Interaction of TaqI endonuclease with the phosphate backbone. Effects of stereospecific phosphate modification.

Overview

The restriction endonuclease TaqI exhibits extreme specificity for its cognate sequence, TCGA, but a direct hydrogen bond readout model fails to account for this property. The present study examines the role of phosphate contacts in the enzyme-substrate and transition state complexes. An S-methyl group was introduced into each of the pTpCpGpApNpN internucleotide linkages using a hybrid chemical-enzymatic synthesis, in which sulfur substitutions of nonbridging phosphate oxygens directed the placement of methyl groups.

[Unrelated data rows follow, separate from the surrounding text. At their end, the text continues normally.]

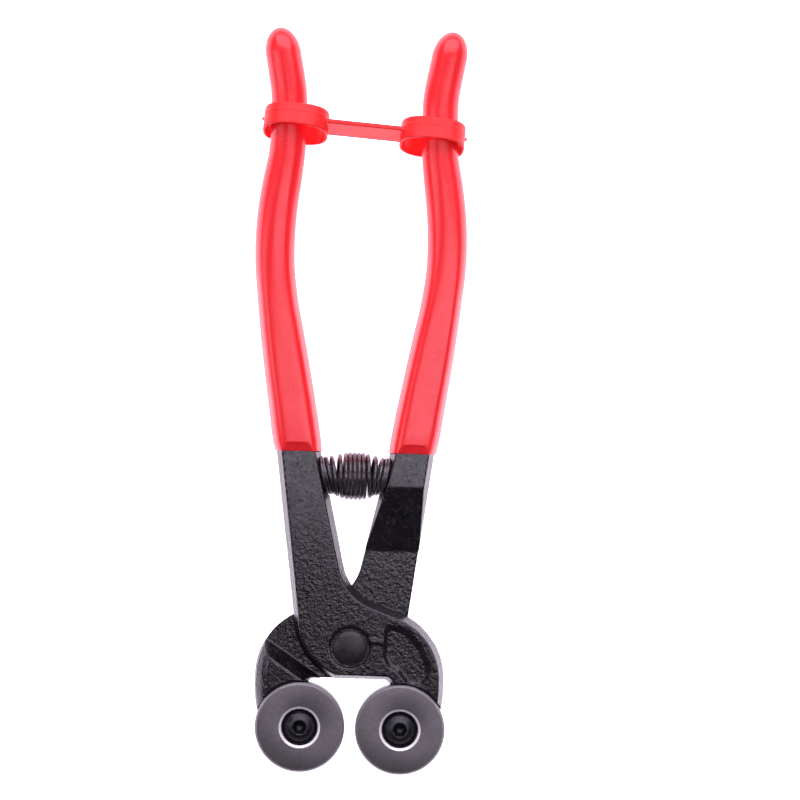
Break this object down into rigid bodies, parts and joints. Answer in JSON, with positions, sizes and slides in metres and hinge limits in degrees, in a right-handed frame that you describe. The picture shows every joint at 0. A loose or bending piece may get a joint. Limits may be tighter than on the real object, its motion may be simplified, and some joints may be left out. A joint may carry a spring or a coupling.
{
  "type": "wheeled mosaic glass nippers",
  "caption": "Plier-like nippers with lapped forged handles, round carbide cutting wheels on the jaws, a barrel return spring, dipped grips and a storage strap.",
  "frame": {"origin": "on the pivot axis at the flat back head of the rivet, which is the plane the tool lies on", "axes": "+Z along the pivot towards the wheels' side, +Y towards the handle tips, +X to the right"},
  "size_m": [0.0586, 0.2052, 0.0152],
  "materials": {
    "forged_steel": "glossy black enamel over a rough forged skin",
    "grip": "glossy dipped red vinyl",
    "black_steel": "satin black oxide",
    "carbide": "fine ground dark grey carbide",
    "spring_steel": "dark blued wire",
    "strap": "satin soft red vinyl"
  },
  "bodies": {
    "front_half": {"front_handle": "forged_steel", "left_grip": "grip", "pivot_rivet": "black_steel", "right_wheel_screw": "black_steel", "left_spring_peg": "black_steel", "return_spring": "spring_steel"},
    "rear_half": {"rear_handle": "forged_steel", "right_grip": "grip", "left_wheel_screw": "black_steel", "right_spring_peg": "black_steel"},
    "left_wheel_body": {"left_wheel": "carbide"},
    "right_wheel_body": {"right_wheel": "carbide"},
    "strap_left": {"strap_left_ring": "strap"},
    "strap_right": {"strap_right_ring": "strap", "strap_web": "strap"}
  },
  "joints": [
    {"name": "jaw_pivot", "type": "hinge", "parent": "front_half", "child": "rear_half", "pos_m": [0, 0, 0.0076], "axis": [0, 0, 1], "range_deg": [0, 5], "stiffness_Nm_per_rad": 4, "springref_deg": -20.05, "deforming": ["return_spring"]},
    {"name": "left_wheel_turn", "type": "hinge", "parent": "rear_half", "child": "left_wheel_body", "pos_m": [-0.0133, -0.02225, 0.01], "axis": [0, 0, 1], "continuous": true},
    {"name": "right_wheel_turn", "type": "hinge", "parent": "front_half", "child": "right_wheel_body", "pos_m": [0.0143, -0.02225, 0.01], "axis": [0, 0, 1], "continuous": true},
    {"name": "strap_slide", "type": "slide", "parent": "front_half", "child": "strap_left", "axis": [0, 1, 0], "range_m": [0, 0.04], "deforming": ["strap_left_ring", "strap_right_ring"]},
    {"name": "strap_flex", "type": "hinge", "parent": "strap_left", "child": "strap_right", "pos_m": [0, 0, 0.0076], "axis": [0, 0, 1], "range_deg": [0, 3.05], "deforming": ["strap_web"]}
  ],
  "couplings": [
    {"joint": "strap_flex", "follows": "jaw_pivot", "ratio": 0.61}
  ]
}
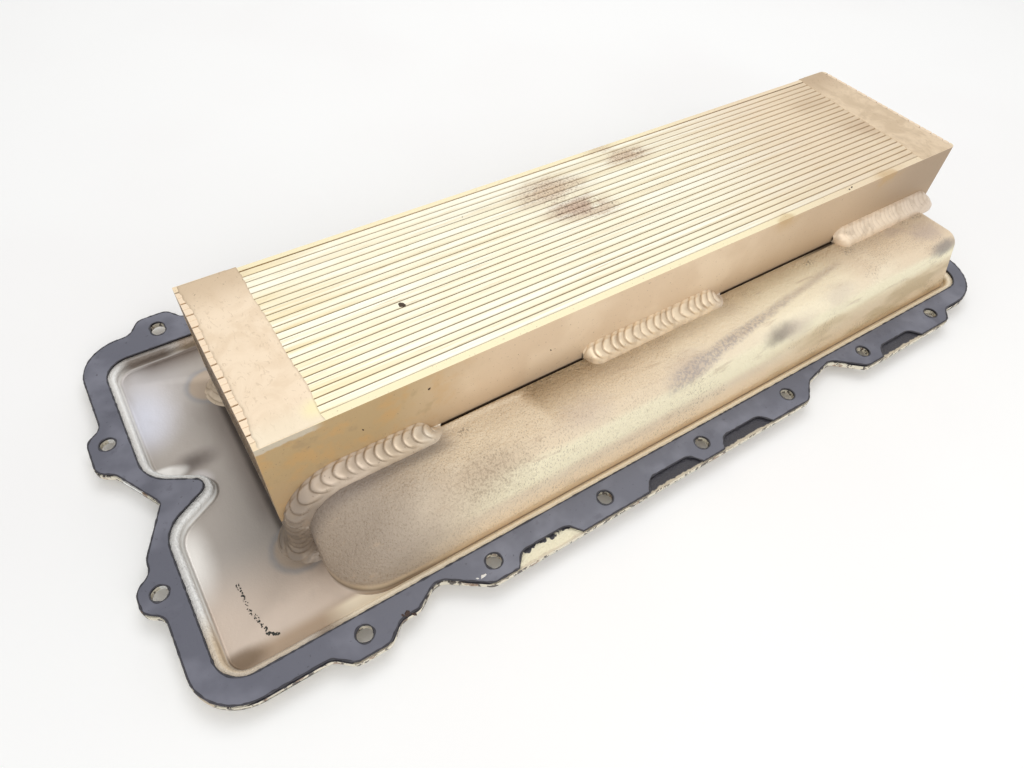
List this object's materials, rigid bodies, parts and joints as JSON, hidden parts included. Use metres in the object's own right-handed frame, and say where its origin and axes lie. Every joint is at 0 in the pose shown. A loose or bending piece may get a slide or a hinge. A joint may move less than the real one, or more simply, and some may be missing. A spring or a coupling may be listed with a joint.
{
  "type": "engine oil cooler",
  "caption": "Plate oil cooler core stitch-welded to a pressed aluminium cover with a bolting flange, a flat gasket and oil ports under the core.",
  "frame": {"origin": "middle of the outline, on the plane that the floor of the cover rests on", "axes": "+Z from the cover to the top of the core, +X along the core away from the notch, +Y from the long open flange side to the other"},
  "size_m": [0.591, 0.274, 0.0888],
  "materials": {
    "pressed_cover": "deep-drawn aluminium sheet, heat-tinted and stained",
    "gasket_rubber": "matt slate-grey coated gasket",
    "core_plate": "brazed aluminium plate with a warm tint",
    "core_bars": "brazed bars with a pale brass tint",
    "braze": "smeared braze metal",
    "header_casting": "cast aluminium",
    "weld_metal": "rippled aluminium weld bead"
  },
  "bodies": {
    "root": {"cover_pan": "pressed_cover", "gasket": "gasket_rubber", "front_side_plate": "core_plate", "back_side_plate": "core_plate", "parting_sheets": "core_plate", "coolant_top_bars": "core_bars", "coolant_bottom_bars": "core_bars", "oil_top_bars": "core_bars", "oil_bottom_bars": "core_bars", "left_oil_end_bars": "core_bars", "right_oil_end_bars": "core_bars", "coolant_fins": "core_plate", "oil_turbulators": "core_plate", "left_braze_overlay": "braze", "right_braze_overlay": "braze", "oil_inlet_header": "header_casting", "oil_outlet_header": "header_casting", "front_left_weld_bead": "weld_metal", "front_middle_weld_bead": "weld_metal", "front_right_weld_bead": "weld_metal", "back_left_weld_bead": "weld_metal", "back_middle_weld_bead": "weld_metal", "back_right_weld_bead": "weld_metal"}
  },
  "joints": []
}
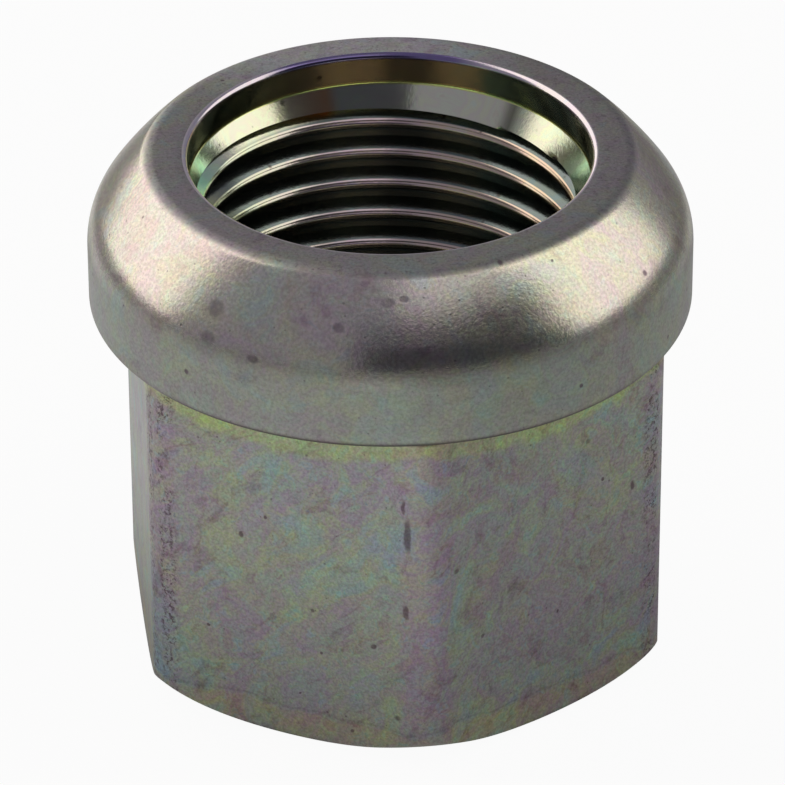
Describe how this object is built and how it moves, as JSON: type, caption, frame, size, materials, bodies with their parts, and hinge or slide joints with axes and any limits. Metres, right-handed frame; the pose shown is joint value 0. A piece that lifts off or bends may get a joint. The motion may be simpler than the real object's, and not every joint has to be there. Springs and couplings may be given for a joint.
{
  "type": "lug nut",
  "caption": "Open-ended lug nut with a ball seat: a hexagon body below a round collar, with a threaded bore through it.",
  "frame": {"origin": "centre of the end face of the hexagon, which the nut stands on", "axes": "+Z along the bore axis, from the hexagon end to the ball seat; two corners of the hexagon are along +Y and -Y"},
  "size_m": [0.024, 0.024, 0.0216],
  "materials": {
    "zinc_steel": "satin zinc plate with an iridescent passivation"
  },
  "bodies": {
    "root": {"lug_nut": "zinc_steel"}
  },
  "joints": []
}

The resulting 12 diastereomerically pure phosphate-modified substrates were tested for binding and cleavage by TaqI. The largest binding effects were induced by pro-Sp methylations at the pTpCpGA phosphates, which destabilized the enzyme-substrate complex by 1.0-1.6 kcal/mol. Cleavage of the modified strand was inhibited completely by modifications at the TpCpGpA phosphates and inhibited significantly at the TCGApNp phosphates. Cleavage of both strands was completely inhibited by modification of the TCGpA linkage. Effects on the cleavage of the unmodified strand were used to implicate phosphate modifications that caused global perturbations in the structure of the transition state complex. These results lend support for a model for the specificity of TaqI, in which sequence-specific phosphate contacts are formed in the transition state, thus amplifying the apparent contribution of base contacts to transition state stabilization.